Jared Kushner’s Conflict of Interest Issues
President Trump’s son-in-law and key adviser has a ways to go on ethics compliance.
As a White House adviser with a broad portfolio, presidential son-in-law Jared Kushner is required to comply with federal law forbidding employees from profiting from endeavors affected by government decisions in which they participate.
Hence, beginning in December, Kushner—a wealthy real estate owner and investor married to Ivanka Trump—and his attorneys began negotiating ethics agreements, beginning with a Justice Department Office of Legal Counsel ruling that the nepotism law did not disqualify him from the White House post to which he was named on Jan. 9.
After Kushner, 35, and his wife moved from New York City to Washington, bought a home and set their children up in new schools, his attorney Jamie Gorelick announced that he would divest himself from ownership interests in New York real estate and investment firms and foreign holdings. Kushner will “recuse [himself] from particular matters that would have a direct and predictable effect on his remaining financial interests,’’ Gorelick said.
But some observers remained skeptical that all conflicts would be removed. On Jan. 7, the New York Times reported, Kushner was nearing a deal with a Chinese insurance company—indeed, the top Chinese diplomatic envoy visited Trump on Monday in the expectation of a full visit from President Xi Jinping.
Last Friday, ProPublica, the nonprofit investigative news organization, published the results of its investigation of Kushner using Office of Government Ethics documents to conclude that Kushner is “keeping parts of his family business.” Reporters cited an email from the White House saying he would keep an undetermined portion of what he owned in shares in Kushner Companies, 35 investments in all.
ProPublica obtained a copy of one certificate of divesture signed by David Apol, general counsel of the Office of Government Ethics, listing as an attachment statements that Kushner had unloaded “100 percent of all financial interests” in such companies as JKM Capital, Thrive Partners, Broadband Proliferation Partners and Regal Bank. (The White House is behind on posting ethics pledge-waivers on its public website, which is blank.)
For incoming federal officials, selling off large assets is complicated by market conditions—Kushner has said the process would cost him—but also by legal paperwork.
Government Executive, using the Freedom of Information Act, obtained one heretofore unpublished Jan. 6 letter from OGE Director Walter Shaub to another of Kushner’s attorneys, Edward Siskel of Wilmer, Cutler, Pickering, Hale and Dorr.

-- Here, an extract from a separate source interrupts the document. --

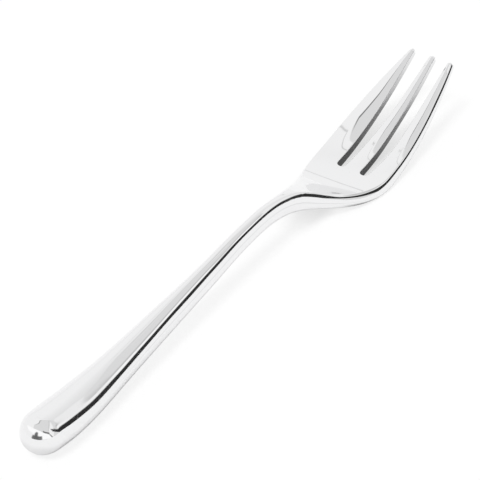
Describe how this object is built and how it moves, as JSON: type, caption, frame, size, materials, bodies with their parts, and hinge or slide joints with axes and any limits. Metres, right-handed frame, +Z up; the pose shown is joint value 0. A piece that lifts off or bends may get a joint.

Though it redacted a summary of the attorney’s own letter of Dec. 28, Shaub’s letter instructs that “with regard to each entity in which he holds an interest, Mr. Kushner must not participate personally and substantially in any particular matter that to his knowledge has a direct and predictable effect on the financial interests of the entity until he has divested it.” The only exceptions are if Kushner first obtains a written waiver or qualifies for a regulatory exemption.
Perhaps adding to the complexity, Shaub continued to say that if Kushner intends to seek a certificate of divestiture from OGE, “he will need to obtain the certificate of divestiture before selling his assets.”
Though Kushner is not a presidential nominee like a Cabinet member, this guidance generally applies, Shaub said, “but OGE’s guidance is limited” because his staff doesn’t know the duties Kushner will be performing. The ethics chief urged Kushner to talk to White House counsel.